# My three Toggs



## BillyMac (Nov 3, 2011)




----------



## Jessaba (May 13, 2010)

pretty...My husband answered a survey joking around that he had toggs..and i said u don't even know what a togg is lol...


Very pretty


----------



## liz (Oct 5, 2007)

Look at that! YOU DID IT!! :clap: 

What pretty ladies they are!


----------



## RMADairyGoats (Jun 20, 2011)

Pretty girls!!!


----------



## JackMilliken (Jul 29, 2011)

Very pretty! I like how they all are different shades of color


----------



## toth boer goats (Jul 20, 2008)

Nice...... :thumb: :greengrin:


----------



## sblueram6 (Nov 19, 2009)

sweet baby girls 
will you milk ? :laugh:


----------



## KW Farms (Jun 21, 2008)

Pretty!!...love the different shades of brown going on there!


----------



## FrankSandy (Sep 14, 2011)

Very nice Toggs, Look real healthy, What are their Names? Are they real friendly? As mentioned in another post ,I have 2 Toggs Does they are wonderful pets with benefits, I am milking one. Always happy to see me. And they are not real noisy.


----------



## BillyMac (Nov 3, 2011)

sblueram6 said:


> sweet baby girls
> will you milk ? :laugh:


I am planning to milk at least one doe by hand at first. The milk is the goal but I am keeping my options open so far as how many to milk. thank you for asking

Billy Mac


----------



## BillyMac (Nov 3, 2011)

FrankSandy said:


> Very nice Toggs, Look real healthy, What are their Names? Are they real friendly? As mentioned in another post ,I have 2 Toggs Does they are wonderful pets with benefits, I am milking one. Always happy to see me. And they are not real noisy.

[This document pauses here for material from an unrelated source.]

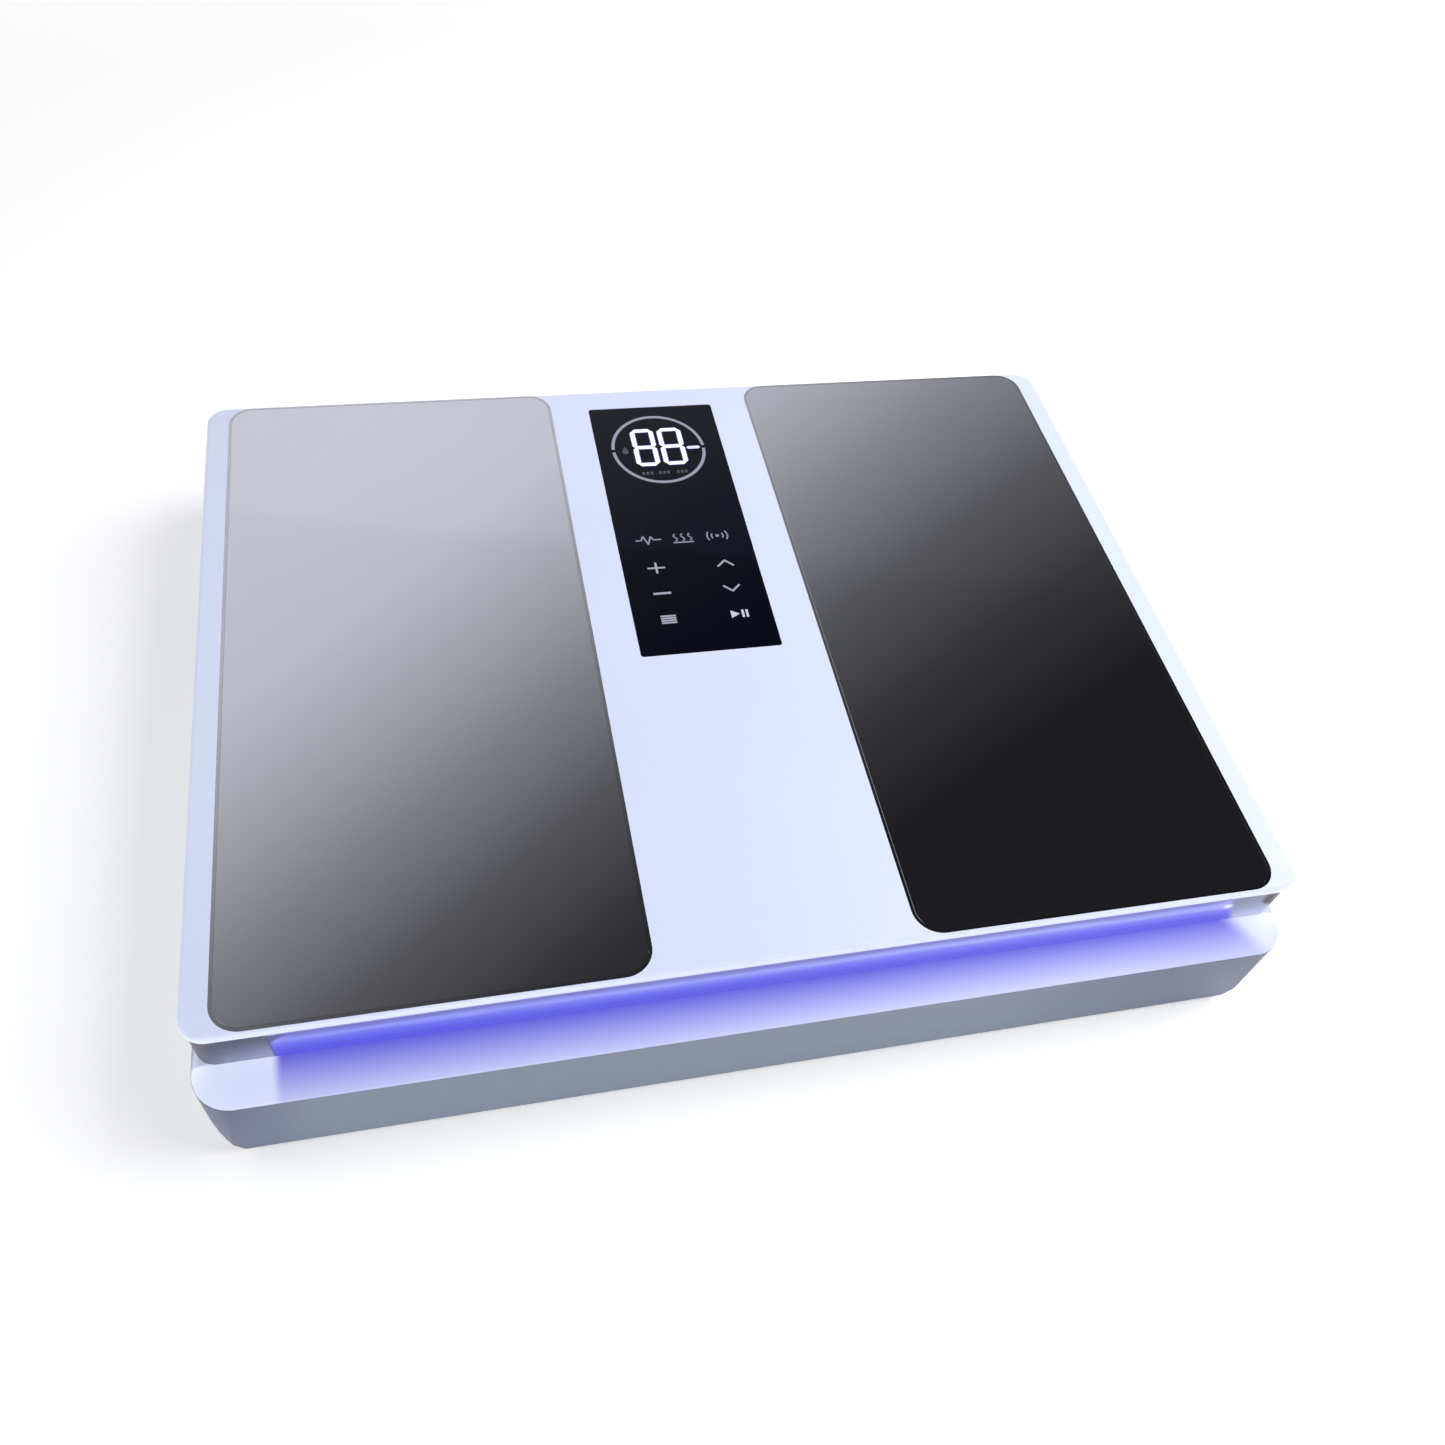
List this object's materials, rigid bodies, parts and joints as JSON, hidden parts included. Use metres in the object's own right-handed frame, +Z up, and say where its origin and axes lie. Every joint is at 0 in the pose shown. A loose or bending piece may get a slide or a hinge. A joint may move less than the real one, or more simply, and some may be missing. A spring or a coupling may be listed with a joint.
{
  "type": "heated foot therapy platform",
  "caption": "Low rectangular electric foot platform with two dark mirror-glass foot plates, a touch display between them at the rear and a lit band under the front edge.",
  "frame": {"origin": "on the floor under the centre of the case", "axes": "+Z up, +X to the right of a person standing in front, -Y towards the lit front edge"},
  "size_m": [0.4234, 0.3514, 0.074],
  "materials": {
    "case_white": "satin moulded white",
    "frame_plastic": "satin moulded plastic, lavender grey",
    "mirror_glass": "polished toughened glass with a dark mirror coating",
    "gasket_black": "soft black seal",
    "seal_gloss": "glossy dark seal round the glass",
    "heater_film": "amber film with printed tracks",
    "foam_grey": "felt and foam insulation",
    "copper_wire": "enamelled copper winding",
    "steel_bright": "zinc-plated steel",
    "inner_black": "matt black moulding",
    "lens_glass": "polished black display glass",
    "board_green": "circuit board with solder mask",
    "board_white": "white LED board",
    "diffuser_white": "translucent white",
    "light_diffuser": "translucent diffuser lit violet-blue",
    "chip_black": "moulded component",
    "connector_ivory": "ivory header",
    "sink_aluminium": "extruded, plain",
    "ferrite": "ferrite core",
    "can_sleeve": "shrink sleeve",
    "label_blank": "blank silver film",
    "foot_rubber": "grey-black rubber",
    "switch_black": "moulded black, light texture",
    "rocker_black": "moulded black, satin",
    "brass_blade": "tinned brass",
    "ribbon_white": "flat flexible cable",
    "lead_red": "PVC insulation",
    "lead_black": "PVC insulation"
  },
  "bodies": {
    "case": {"base_tray": "case_white", "board_link": "lead_black", "buzzer": "chip_black", "case_screws": "steel_bright", "control_board": "board_green", "control_chips": "chip_black", "control_connectors": "connector_ivory", "dc_inlet": "switch_black", "digit_module": "inner_black", "display_board": "board_green", "display_lens": "lens_glass", "display_ribbon": "ribbon_white", "driver_board": "board_green", "driver_capacitors": "can_sleeve", "driver_connectors": "connector_ivory", "foot_front_left": "foot_rubber", "foot_front_right": "foot_rubber", "foot_plate_left": "mirror_glass", "foot_plate_right": "mirror_glass", "foot_rear_left": "foot_rubber", "foot_rear_right": "foot_rubber", "heat_sink": "sink_aluminium", "heater_film_left": "heater_film", "heater_film_right": "heater_film", "heater_tray_left": "inner_black", "heater_tray_right": "inner_black", "inlet_lead": "lead_red", "inlet_nut": "steel_bright", "insulation_pad_left": "foam_grey", "insulation_pad_right": "foam_grey", "led_lead": "lead_black", "led_strip_board": "board_white", "lens_tape": "gasket_black", "light_bar": "light_diffuser", "light_shield": "inner_black", "mid_frame": "frame_plastic", "mode_lights": "diffuser_white", "plate_gasket_left": "seal_gloss", "plate_gasket_right": "seal_gloss", "plate_leads_left": "lead_black", "plate_leads_right": "lead_black", "port_terminals": "brass_blade", "pulse_coil_left": "copper_wire", "pulse_coil_right": "copper_wire", "pulse_transformer": "ferrite", "rating_plate": "label_blank", "ring_light_guide": "diffuser_white", "short_screws": "steel_bright", "small_screws": "steel_bright", "strip_leds": "diffuser_white", "switch_housing": "switch_black", "switch_lead": "lead_red", "thermal_cutout_left": "steel_bright", "thermal_cutout_right": "steel_bright", "top_cover": "case_white", "touch_pads": "gasket_black", "transformer_winding": "copper_wire"},
    "power_rocker": {"switch_rocker": "rocker_black"}
  },
  "joints": [
    {"name": "power_rocker_pivot", "type": "hinge", "parent": "case", "child": "power_rocker", "pos_m": [0.02, 0.1645, 0.026], "axis": [0, 0, -1], "range_deg": [0, 18]}
  ]
}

The names are from left to right Laura, Purnie, and Toadie. I bottle raised them and they are ultra tame and friendly. They are not afraid of people or dogs and the door is always open to their wooded pasture. They are my first goats so I don't have anything to compare to as far as noise. They make some noises but I can't hear them bleating until I get pretty close.


----------



## milkmaid (Sep 15, 2010)

Oh they are beautiful! I love Toggenburgs' look.


----------